Regarding iters, there is no record kept of the number of iters from haplostats. max.iter is passed as an argument to the .c program, but it is only used to bail out of iterations if they go on for too long. The actual # of iters is not returned.
I notice that there are 2 entries for LD stats (see output below) for the locus pair. I'm guessing that this corresponds to the first initial condition and then the results from the "best". Is that right? The 2nd line (D'=0.638008 Wn=0.602736) agree with emhaplofreq on Bluemoon.
Below the LD results is the screen output from running pypop. What are the 3 numbers printed for each row (there were 18 rows for this run) Are they the seeds for the random # generator maybe? I see the "found a better lnlikelihood! -1391.93797682" comment. That is the same LL as shown for the first row of LD stats (rounding to 2 decimal places). For testing it might help to have a few more decimal places. I'm guessing that the LLs are actually slightly different. There is a pretty big diff in Wn values for the 2.
rich@ubuntu:~/Documents/github/pypop$ ./bin/pypop.py -c emhaplofreq/Test_LargerPopId_Haplostats.ini emhaplofreq/test-guarani.pop LOG: Data file has no header data block 23455 13636 17703 12837 26012 11956 11730 23343 26651 found a better lnlikelihood! -1391.93797682 21829 25797 29118 16869 14218 25712 17220 13891 12363 12825 13287 16863 23780 18907 11446 21203 24220 22737 23987 21573 28827 23225 19469 13839 25545 15151 26443 13074 20115 19772 20621 15708 15035 11370 24345 12727 29129 21281 28240 15900 23370 22237 10985 23201 11131
On 8/18/2017 5:05 PM, Alex Lancaster wrote:
@rsingle https://github.com/rsingle OK, |haplo.stats| seems to use 10 as the default, so I set that as the global default. Try a git pull. I also added an .ini file option so the following should work
|[Haplostats] allPairwise=1 numInitCond=5 |
I output this in the |
5 | XML tag for the moment, although I know this isn't technically correct, I wanted to get it in there so we can check that it's done all the iterations, we can change it later. Does |haplo.stats| have an equivalent of the number of iterations until convergence? It wasn't clear to be from the code.— You are receiving this because you were mentioned. Reply to this email directly, view it on GitHub https://github.com/alexlancaster/pypop/issues/28#issuecomment-323460574, or mute the thread https://github.com/notifications/unsubscribe-auth/AFdJcvGI6Up4wrMMrBhzYLG-DlKi8yxCks5sZfyLgaJpZM4OfvJ7.

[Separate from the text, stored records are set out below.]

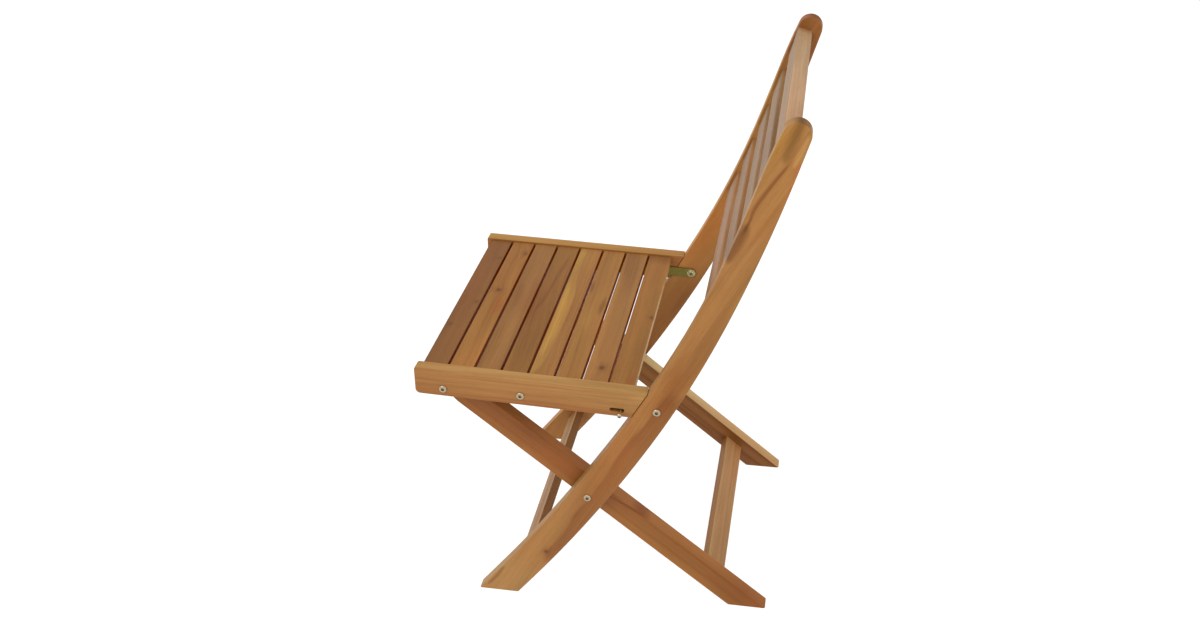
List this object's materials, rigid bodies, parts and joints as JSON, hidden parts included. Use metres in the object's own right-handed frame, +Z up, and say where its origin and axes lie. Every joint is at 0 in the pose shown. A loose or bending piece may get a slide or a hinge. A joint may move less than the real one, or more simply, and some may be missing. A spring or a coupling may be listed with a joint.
{
  "type": "folding garden chair",
  "caption": "Folding slatted wooden garden chair with curved back stiles, crossed rear legs, a slatted seat hung between side rails, and steel link straps.",
  "frame": {"origin": "on the floor, under the centre of the bounding box of the open chair", "axes": "+Z up; the sitter faces -Y, so the back leans towards +Y; +X is the sitter's left"},
  "size_m": [0.4916, 0.5996, 0.9035],
  "materials": {
    "acacia_frame": "oiled, satin",
    "acacia_seat": "oiled, satin",
    "acacia_back": "oiled, satin",
    "bright_zinc": "bright zinc plate",
    "yellow_zinc": "yellow passivated zinc plate"
  },
  "bodies": {
    "back_frame": {"stile_left": "acacia_frame", "stile_right": "acacia_frame", "crest_rail": "acacia_back", "back_slat_1": "acacia_back", "back_slat_2": "acacia_back", "back_slat_3": "acacia_back", "back_slat_4": "acacia_back", "front_rung": "acacia_frame", "cross_bolts": "bright_zinc", "cross_nuts": "bright_zinc", "cross_spacers": "bright_zinc", "strap_rear_bolts": "bright_zinc"},
    "rear_legs": {"rear_leg_left": "acacia_frame", "rear_leg_right": "acacia_frame", "rear_rung": "acacia_frame"},
    "seat": {"seat_rail_left": "acacia_frame", "seat_rail_right": "acacia_frame", "seat_slat_1": "acacia_seat", "seat_slat_2": "acacia_seat", "seat_slat_3": "acacia_seat", "seat_slat_4": "acacia_seat", "seat_slat_5": "acacia_seat", "seat_slat_6": "acacia_seat", "seat_slat_7": "acacia_seat", "seat_slat_8": "acacia_seat", "front_bolts": "bright_zinc", "front_nuts": "bright_zinc", "front_spacers": "bright_zinc", "strap_front_bolts": "bright_zinc", "strap_front_nuts": "bright_zinc"},
    "strap_left": {"strap_left": "yellow_zinc", "strap_cap_left": "bright_zinc"},
    "strap_right": {"strap_right": "yellow_zinc", "strap_cap_right": "bright_zinc"},
    "lock_left": {"lock_pin_left": "bright_zinc", "lock_clip_left": "bright_zinc"},
    "lock_right": {"lock_pin_right": "bright_zinc", "lock_clip_right": "bright_zinc"}
  },
  "joints": [
    {"name": "legs_fold", "type": "hinge", "parent": "back_frame", "child": "rear_legs", "pos_m": [0, -0.02745, 0.2324], "axis": [1, 0, 0], "range_deg": [-66, 0]},
    {"name": "seat_tilt", "type": "hinge", "parent": "rear_legs", "child": "seat", "pos_m": [0, -0.253, 0.42955], "axis": [1, 0, 0], "range_deg": [0, 131]},
    {"name": "strap_left_pivot", "type": "hinge", "parent": "seat", "child": "strap_left", "pos_m": [0.20645, -0.12655, 0.42825], "axis": [1, 0, 0], "range_deg": [-159.2, 0]},
    {"name": "strap_right_pivot", "type": "hinge", "parent": "seat", "child": "strap_right", "pos_m": [-0.20645, -0.12655, 0.42825], "axis": [1, 0, 0], "range_deg": [-159.2, 0]},
    {"name": "lock_left_slide", "type": "slide", "parent": "seat", "child": "lock_left", "axis": [0, -0.9992, 0.0407], "range_m": [0, 0.015]},
    {"name": "lock_right_slide", "type": "slide", "parent": "seat", "child": "lock_right", "axis": [0, -0.9992, 0.0407], "range_m": [0, 0.015]}
  ],
  "couplings": [
    {"joint": "seat_tilt", "follows": "legs_fold", "ratio": -1.9838},
    {"joint": "strap_left_pivot", "follows": "legs_fold", "ratio": 2.4104},
    {"joint": "strap_right_pivot", "follows": "legs_fold", "ratio": 2.4104}
  ]
}
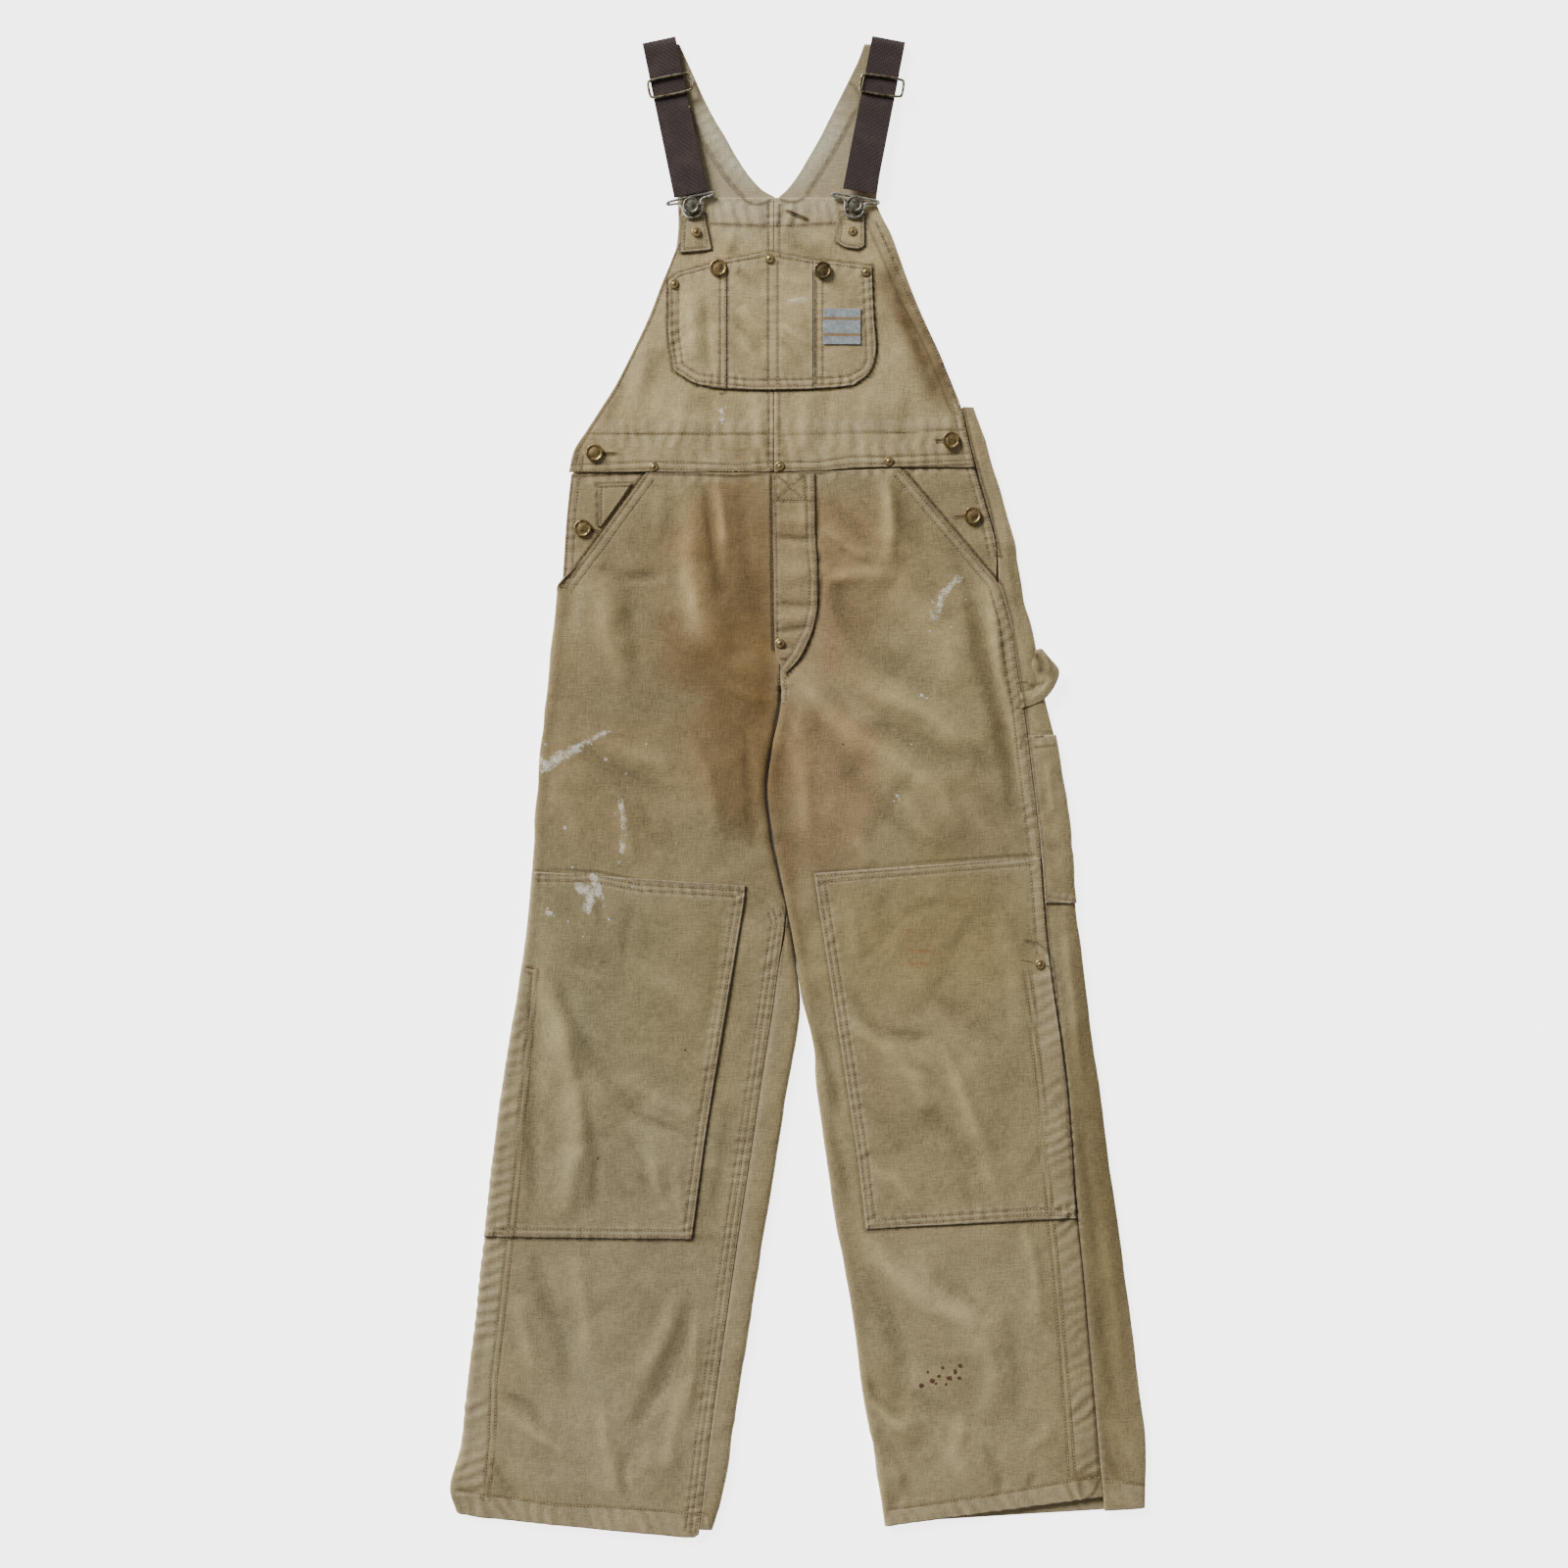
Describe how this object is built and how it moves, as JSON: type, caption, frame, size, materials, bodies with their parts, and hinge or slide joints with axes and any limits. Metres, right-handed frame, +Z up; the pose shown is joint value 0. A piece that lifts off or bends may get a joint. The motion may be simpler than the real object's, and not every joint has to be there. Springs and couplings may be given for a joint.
{
  "type": "bib overalls",
  "caption": "Worn tan duck bib overalls with paint spatter, laid flat on their back, double knees, leg zips and brown elastic straps.",
  "frame": {"origin": "centre of the bounding box, at the level of the floor the garment lies on", "axes": "+X towards the wearer's left side, +Y up the garment from hems to shoulders, +Z up off the floor through the layers"},
  "size_m": [0.684, 1.4748, 0.0135],
  "materials": {
    "duck": "matte",
    "elastic_webbing": "matte",
    "zip_tape": "matte",
    "woven_patch": "matte",
    "brass": "aged",
    "wire": "aged"
  },
  "bodies": {
    "root": {"front_leg_left": "duck", "knee_patch_left": "duck", "back_leg_left": "duck", "front_leg_right": "duck", "knee_patch_right": "duck", "back_leg_right": "duck", "tool_pocket": "duck", "back_upper_left": "duck", "back_upper_right": "duck", "bib_left": "duck", "bib_right": "duck", "bib_pocket_left": "duck", "bib_pocket_centre": "duck", "bib_pocket_right": "duck", "woven_patch": "woven_patch", "strap_tab_left": "duck", "strap_tab_right": "duck", "side_panel_left": "duck", "coin_pocket": "duck", "side_panel_right": "duck", "fly": "duck", "zip_left": "zip_tape", "zip_right": "zip_tape", "hammer_loop": "duck", "strap_left": "elastic_webbing", "strap_right": "elastic_webbing", "slider_left": "wire", "slider_right": "wire", "buckle_left": "wire", "buckle_right": "wire", "strap_button_left": "brass", "strap_button_right": "brass", "pocket_button_left": "brass", "pocket_button_right": "brass", "side_button_left_upper": "brass", "side_button_left_lower": "brass", "side_button_right_upper": "brass", "side_button_right_lower": "brass", "rivet_pocket_left": "brass", "rivet_pocket_centre": "brass", "rivet_pocket_right": "brass", "rivet_tab_left": "brass", "rivet_tab_right": "brass", "rivet_waist_left": "brass", "rivet_waist_centre": "brass", "rivet_waist_right": "brass", "rivet_slash_right": "brass", "rivet_zip_right": "brass", "rivet_fly": "brass"}
  },
  "joints": []
}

The dupes are I think, because it's outputting info to the XML twice: once for the haplotypes and LD for the specified loci (which is "*" which resolves to the pairs), then again in all-pairwise mode for LD. This is what I was talking about in caveat 2 in https://github.com/alexlancaster/pypop/issues/28#issuecomment-323249099 they should be the same in principle, so I don't know why the stats are off so much. I'd run it several times without the all pairwise option just specifying the lociToEst
for any specific pair.
If we actually need the iterations from the C code, we could add it to the list of returned values, if you can find the right location they are generated. Although it could be a big timesink to do that, so how important is it to have that information for now? The found a better likelihood was debugging I put in to check the loop, check the Haplo.py
code there's a print statement there. In general you should have a look at the Haplo.py
code yourself and see if it duplicates the logic of the R equivalent and feel free to add further debug statements to see if it is doing what you expect.
Another thing, so the numInitCond
(which is currently done in the Python code) is different to the number of iterations (done within the C), is that right? The iterations is for the convergence of the EM algorithm itself, and the numInitCond
(n.tries
in the R code) is for the number of times we restart the EM algorithm, is that right? If so, since there's going to be a different number of iterations for each condition, which one would we keep, just the last one that resulted in an improved log-likelihood ratio, I assume?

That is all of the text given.